Seafloor Methane Seepage Related to Salt Diapirism in the Northwestern Part of the German North Sea

This study focusses on seafloor methane seep sites and their distribution in the northwestern part of the German North Sea. Methane seepage is a common phenomenon along marine shelfs and known to occur in the North Sea, but proof of their existence was lacking in the study area. Using a ship-based multibeam echosounder we detected a minimum of 166 flares that are indicative for free gas releases from the seafloor in the German ´Entenschnabel´ area, which are not related to morphologic expressions at the seafloor. However, a group of small pockmarks was detected lacking water column anomalies but with indications of dissolved fluid release. Spatial analysis revealed that flares were not randomly distributed but show a relation to locations of subsurface salt diapirs. Most flares were found in the vicinity of the salt diapir ‘Berta’. Dissolved methane concentrations of ~ 100 nM in bottom waters were ten times the background value in the ´Entenschnabel´ area (CH4 <10 nM), supporting the finding of enhanced seepage activity in this part of our study area. Furthermore, locations of flares were often related to narrow acoustic blanking and high amplitude reflections in sediment profiler echograms, most prominently observed at location Berta. These signatures are interpreted to result from increased gas concentrations in the sediments. Electromagnetic seabed mapping depicts local sediment conductivity anomalies below a flare cluster at Berta, which can be explained by free gas concentrations up to 2% of total volume. Nine abandoned well sites were included in our mapping campaign, but flare observations were spatially not related to these wells.
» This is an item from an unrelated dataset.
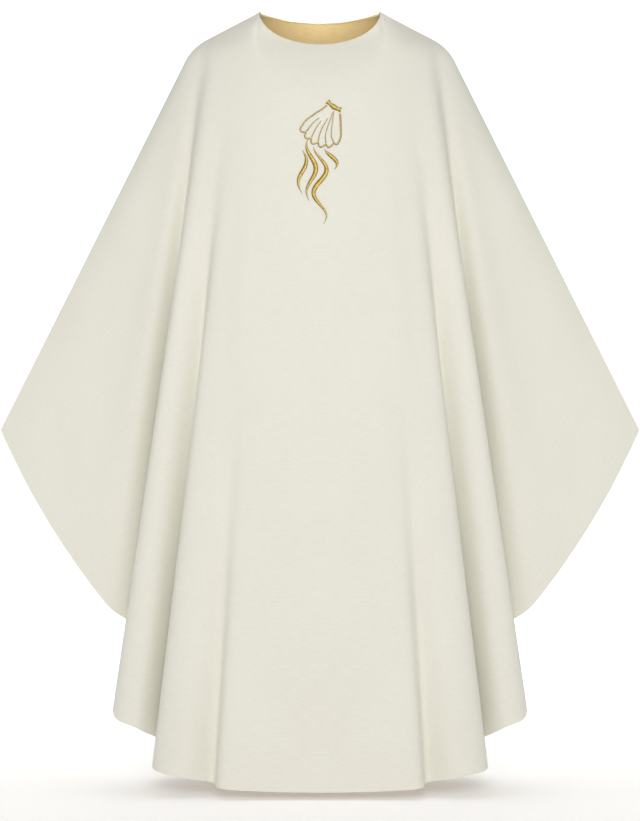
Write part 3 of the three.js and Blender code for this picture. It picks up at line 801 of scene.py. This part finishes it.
def neck_loop():
    """Points and normals once round the neck: across the front, then back across the nape."""
    points, normals = [], []
    for face_name, order in (("front", 1), ("back", -1)):
        grid, normal = GRIDS[face_name], NORMALS[face_name]
        half = [(grid[0, c], normal[0, c]) for c in range(NECK_COLUMN + 1)]
        mirror = MIRROR["right"]
        whole = [(p * mirror, n * mirror) for p, n in reversed(half[1:])] + half
        whole = whole[::order]
        keep = whole if order > 0 else whole[1:-1]
        points += [p for p, _ in keep]
        normals += [n for _, n in keep]
    return np.array(points), np.array(normals)


# %% The roll
def neck_binding():
    points, normals = neck_loop()
    tangent = unit_rows(np.roll(points, -1, axis=0) - np.roll(points, 1, axis=0))
    inward = unit_rows(np.cross(normals, tangent))
    out = np.cross(tangent, inward)
    out *= np.sign((out * normals).sum(axis=1, keepdims=True))
    thick = LINING_AT + LINING_THICK + 2 * BINDING_PROUD
    middle = points + inward * (LAYER_GAP + BINDING_HEIGHT / 2) + out * (BINDING_PROUD - thick / 2)
    turns = [2 * math.pi * k / SECTION for k in range(SECTION)]
    rings = [middle + inward * (BINDING_HEIGHT / 2 * math.sin(turn))
             + out * (thick / 2 * math.cos(turn)) for turn in turns]
    count = len(points)
    faces = []
    for i in range(count):
        j = (i + 1) % count
        for k in range(SECTION):
            m = (k + 1) % SECTION
            faces.append((i * SECTION + k, j * SECTION + k, j * SECTION + m, i * SECTION + m))
    obj = new_object("neck_binding_roll", np.stack(rings, axis=1).reshape(-1, 3), faces)
    run = np.concatenate([[0], np.cumsum(np.linalg.norm(np.diff(points, axis=0), axis=1))])
    vertex = np.arange(count * SECTION)
    lay_pattern(obj, np.stack([run[vertex // SECTION], vertex % SECTION * ROLL_UV_STEP], axis=-1))
    obj.data.materials.append(BINDING)
    obj.data.materials.append(LINING)
    half_step = math.pi / SECTION
    inner_side = [1 if math.cos(turn + half_step) < LINING_FROM else 0 for turn in turns]
    obj.data.polygons.foreach_set("material_index", inner_side * count)
    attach(obj, "garment")
    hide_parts("neck_binding")
    return obj


roll = neck_binding()
print("binding points round the neck", len(roll.data.vertices) // SECTION)

# %% [markdown]
# ## The embroidery
# The motif is satin stitch: gold thread laid side by side across each shape, over padding, so
# that each stroke is a low rounded ridge that catches light along its crown. Each stroke is a
# domed ribbon along a smooth curve, and the threads are fine stripes across it. A painted
# highlight along the crown and painted shade towards the edges are added to the thread's colour
# too. Thousands of separate threads could be made as hair, but at this size they would only
# flicker.

# %% Gold thread
THREAD_PITCH = 0.0006
UV_HALF_WIDTH = 0.004  # every stroke is this wide in its thread pattern


BLACK, MID_GREY, FULL = (0, 0, 0), (0.35, 0.35, 0.35), (1, 1, 1)
OLD_GOLD, GOLD, PALE_GOLD = srgb(112, 84, 12), srgb(172, 139, 40), srgb(236, 214, 122)


def painted_crown_highlight(nodes, links, source):
    """Painted highlight a little off the middle of a stroke, and painted shade towards its edges.
    """
    split = nodes.new("ShaderNodeSeparateXYZ")
    links.new(source, split.inputs["Vector"])
    painted_highlight_across = nodes.new("ShaderNodeMapRange")
    painted_highlight_across.inputs["From Min"].default_value = -UV_HALF_WIDTH
    painted_highlight_across.inputs["From Max"].default_value = UV_HALF_WIDTH
    links.new(split.outputs["Y"], painted_highlight_across.inputs["Value"])
    # painted shade at one edge, painted highlight past the middle, lighter painted shade at the
    # other
    stops = [(0.0, BLACK), (0.62, FULL), (1.0, MID_GREY)]
    return ramp(nodes, links, painted_highlight_across.outputs["Result"], stops)


def gold_thread():
    material, nodes, links, shader = node_material("gold_thread")
    source = cloth_places(nodes)
    threads = bands(nodes, links, source, "X", THREAD_PITCH, 2.0, 2)
    runs = clouds(nodes, links, stretched(nodes, links, source, (240, 60, 1)), 1, 2)
    total = None
    # nearly half of the thread's colour is the painted highlight and shade across each stroke
    for part, share in ((runs, 0.4), (threads, 0.15), (painted_crown_highlight(nodes, links, source), 0.45)):
        weighted = nodes.new("ShaderNodeMath")
        weighted.operation = "MULTIPLY_ADD"
        weighted.inputs[1].default_value = share
        weighted.inputs[2].default_value = 0
        links.new(part, weighted.inputs[0])
        if total:
            links.new(total, weighted.inputs[2])
        total = weighted.outputs[0]
    colour = ramp(nodes, links, total, [(0.30, OLD_GOLD), (0.52, GOLD), (0.74, PALE_GOLD)])
    links.new(colour, shader.inputs["Base Color"])
    set_roughness(nodes, links, shader, runs, 0.28, 0.45)
    set_relief(nodes, links, shader, threads, 0.4, 0.0002)
    shader.inputs["Metallic"].default_value = 0.35
    shader.inputs["Sheen Weight"].default_value = 0.15
    return material


THREAD = gold_thread()
print("material", THREAD.name)

# %% [markdown]
# ## A stroke of stitches
# A stroke lies on the cloth wherever the cloth happens to be. The Shrinkwrap modifier could
# press it on, but it would flatten the ridge. So each point of a stroke is found by a ray from
# the front, and the ridge is raised from there.

# %% A smooth path, and the front as a target
STITCH_EDGE = 0.0001  # how high a stroke stands at its very edge
RAY_START_Y = -1.0
STITCH_LIFT = 0.0003
STITCH_HEIGHT = 0.0010
ACROSS = 8


def smooth_path(points, count):
    """A Catmull-Rom curve through points in the plane of the front."""
    points = np.array(points, float)
    place = np.linspace(0, len(points) - 1, count)
    ends = np.vstack([2 * points[0] - points[1], points, 2 * points[-1] - points[-2]])
    i = np.minimum(place.astype(int), len(points) - 2)
    f = (place - i)[:, None]
    a, b, c, d = ends[i], ends[i + 1], ends[i + 2], ends[i + 3]
    return b + 0.5 * f * (c - a + f * (2 * a - 5 * b + 4 * c - d + f * (3 * (b - c) + d - a)))


def front_tree():
    left = GRIDS["front"]
    right = left * MIRROR["right"]
    vertices, faces = [], []
    for grid in (left, right):
        rows, columns = grid.shape[:2]
        start = len(vertices)
        vertices += [Vector(p) for p in grid.reshape(-1, 3)]
        for r in range(rows - 1):
            for c in range(columns - 1):
                i = start + r * columns + c
                faces.append((i, i + columns, i + columns + 1, i + 1))
    return BVHTree.FromPolygons(vertices, faces)


FRONT_TREE = front_tree()


def on_front(x, z):
    hit = FRONT_TREE.ray_cast(Vector((x, RAY_START_Y, z)), Vector((0, 1, 0)))
    return hit[0].y


# %% One stroke
def stroke(name, path, width, count, node):
    path = smooth_path(path, count)
    tangent = np.gradient(path, axis=0)
    tangent /= np.linalg.norm(tangent, axis=1, keepdims=True)
    side = np.stack([-tangent[:, 1], tangent[:, 0]], axis=-1)
    run = np.concatenate([[0], np.cumsum(np.linalg.norm(np.diff(path, axis=0), axis=1))])
    top, base, uv = [], [], []
    for i, (p, s) in enumerate(zip(path, side)):
        w = width(i / (count - 1)) / 2
        for k in range(ACROSS + 1):
            t = -1 + 2 * k / ACROSS
            x, z = p + s * w * t
            y = on_front(x, z) - STITCH_LIFT
            dome = min(STITCH_HEIGHT, w) * math.sqrt(max(0, 1 - t * t))
            top.append((x, y - STITCH_EDGE - dome, z))
            base.append((x, y, z))
            uv.append((run[i], UV_HALF_WIDTH * t))
    shape = (count, ACROSS + 1)
    obj = solid_sheet(name, np.array(top).reshape(*shape, 3), np.array(base).reshape(*shape, 3),
                      True, THREAD, np.array(uv).reshape(*shape, 2))
    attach(obj, "garment")
    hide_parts(node)
    return obj


# %% [markdown]
# ## The shell
# A scallop shell hangs from its hinge, which is a short knotted bar. One long stroke goes round
# the shell's scalloped edge, and five ribs run from the hinge to the notches between the lobes.
# The lobes come from a formula in angle and distance from the hinge, so that they stay evenly
# spread.

# %% The shell
HINGE = np.array((0.024, -0.180))
SHELL_LENGTH = 0.064
LOBES = 6
SHELL_FROM, SHELL_TO = math.radians(207), math.radians(281)
HINGE_HALF, HINGE_TILT = 0.0135, math.radians(-31)
OUTLINE_WIDTH, RIB_WIDTH = 0.0024, 0.0020

lobe_turn = lambda i: SHELL_FROM + (SHELL_TO - SHELL_FROM) * i / LOBES
lobe_reach = lambda i: SHELL_LENGTH * (1 + 0.05 * math.sin(math.pi * i / LOBES)
                                       - 0.16 * (i / LOBES) ** 4)
from_hinge = lambda turn, reach: HINGE + np.array((math.cos(turn), math.sin(turn))) * reach


def shell():
    path = [from_hinge(SHELL_FROM + t, SHELL_LENGTH * r)
            for t, r in ((-0.92, 0.21), (-0.43, 0.32), (-0.23, 0.5), (-0.08, 0.8))]
    for i in range(LOBES):
        path.append(from_hinge(lobe_turn(i + 0.08), lobe_reach(i) * 0.96))
        path.append(from_hinge(lobe_turn(i + 0.25), lobe_reach(i + 0.25) * 1.02))
        path.append(from_hinge(lobe_turn(i + 0.5), lobe_reach(i + 0.5) * 1.05))
        path.append(from_hinge(lobe_turn(i + 0.75), lobe_reach(i + 0.75) * 1.02))
    path += [from_hinge(SHELL_TO + t, SHELL_LENGTH * r)
             for t, r in ((0.01, 0.8), (0.06, 0.7), (0.155, 0.5), (0.37, 0.3), (0.648, 0.208))]
    stroke("shell_outline_stitch", path, lambda f: OUTLINE_WIDTH * (1 + 0.5 * f ** 8), 260,
           "shell_outline")
    for i in range(1, LOBES):
        rib = [from_hinge(lobe_turn(i) - 0.14, SHELL_LENGTH * (0.28 + 0.22 * math.sin(i))),
               from_hinge(lobe_turn(i) - 0.09, SHELL_LENGTH * 0.68),
               from_hinge(lobe_turn(i), lobe_reach(i) * 0.96 - OUTLINE_WIDTH / 2 - RIB_WIDTH / 2)]
        stroke(f"shell_rib_{i}_stitch", rib, lambda f: RIB_WIDTH * (0.6 + 0.4 * f), 36,
               f"shell_rib_{i}")
    bar = np.array((math.cos(HINGE_TILT), math.sin(HINGE_TILT))) * HINGE_HALF
    at = lambda f, up: HINGE + bar * f + np.array((0, up))
    knot = [at(-1, 0.006), at(-0.45, 0.0035), at(0.35, 0.003), at(1, 0.005)]
    stroke("shell_hinge_stitch", knot, lambda f: 0.0075 + 0.0015 * math.cos(4 * math.pi * f), 40,
           "shell_hinge")


shell()
print("shell strokes", LOBES + 1)

# %% [markdown]
# ## The water
# Four streams of water fall from the shell. Each is a sine curve that swells in the middle and
# runs out to a point, as an embroiderer widens and narrows a satin stitch.

# %% The water
STREAM_TIP = 0.0008  # width at either end
# base, top, length, sway, waves, phase, width
WATER = {
    "water_outer_right": (-0.054, -0.070, 0.074, 0.007, 1.0, 0.0, 0.007),
    "water_long_right": (-0.039, -0.053, 0.103, 0.008, 1.3, -2.3, 0.008),
    "water_centre": (-0.024, -0.065, 0.130, 0.011, 1.65, -1.5, 0.008),
    "water_short_left": (-0.006, -0.069, 0.034, 0.011, 0.6, -1.2, 0.007),
}
for name, (base, top, length, sway, waves, phase, width) in WATER.items():
    path = []
    for f in np.linspace(0, 1, 25):
        x = base + sway * math.sin(2 * math.pi * waves * f + phase)
        path.append(HINGE + np.array((x, top - length * f)))
    swell = lambda f, w=width: STREAM_TIP + (w - STREAM_TIP) * math.sin(math.pi * f ** 0.85) ** 1.3
    stroke(f"{name}_stitch", path, swell, 90, name)
print("streams", len(WATER))

# %% [markdown]
# ## The embroidery's backing
# Behind the motif a piece of firm tape carries the stitches, so that they don't pucker the
# cloth. It lies between cloth and lining, across the centre, so its grid is mirrored into one
# sheet.

# %% The backing
BACKING_ROWS = slice(24, 52)
BACKING_COLUMNS = slice(0, STEPS_PER_LINE + 1)
grid = GRIDS["front"][BACKING_ROWS, BACKING_COLUMNS]
normal = NORMALS["front"][BACKING_ROWS, BACKING_COLUMNS]
both = lambda g: np.concatenate([(g * MIRROR["right"])[:, :0:-1], g], axis=1)
backing = solid_sheet("embroidery_backing_sheet", both(grid - normal * FACING_AT),
                      both(grid - normal * (FACING_AT + TAPE_THICK)), False, TAPE)
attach(backing, "garment")
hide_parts("embroidery_backing")
print("backing rows", grid.shape[0])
Naturally seeping methane is presumably transported to the seafloor along sub-vertical faults, which have formed concurrently to the updoming salt. Due to the shallow water depths of 30 to 50 m in the study area, flares were observed to reach close to the sea surface and a slight oversaturation of surface waters in the flare-rich northeastern part of the working area indicates that at least part of the released methane is contributing to the atmospheric inventory.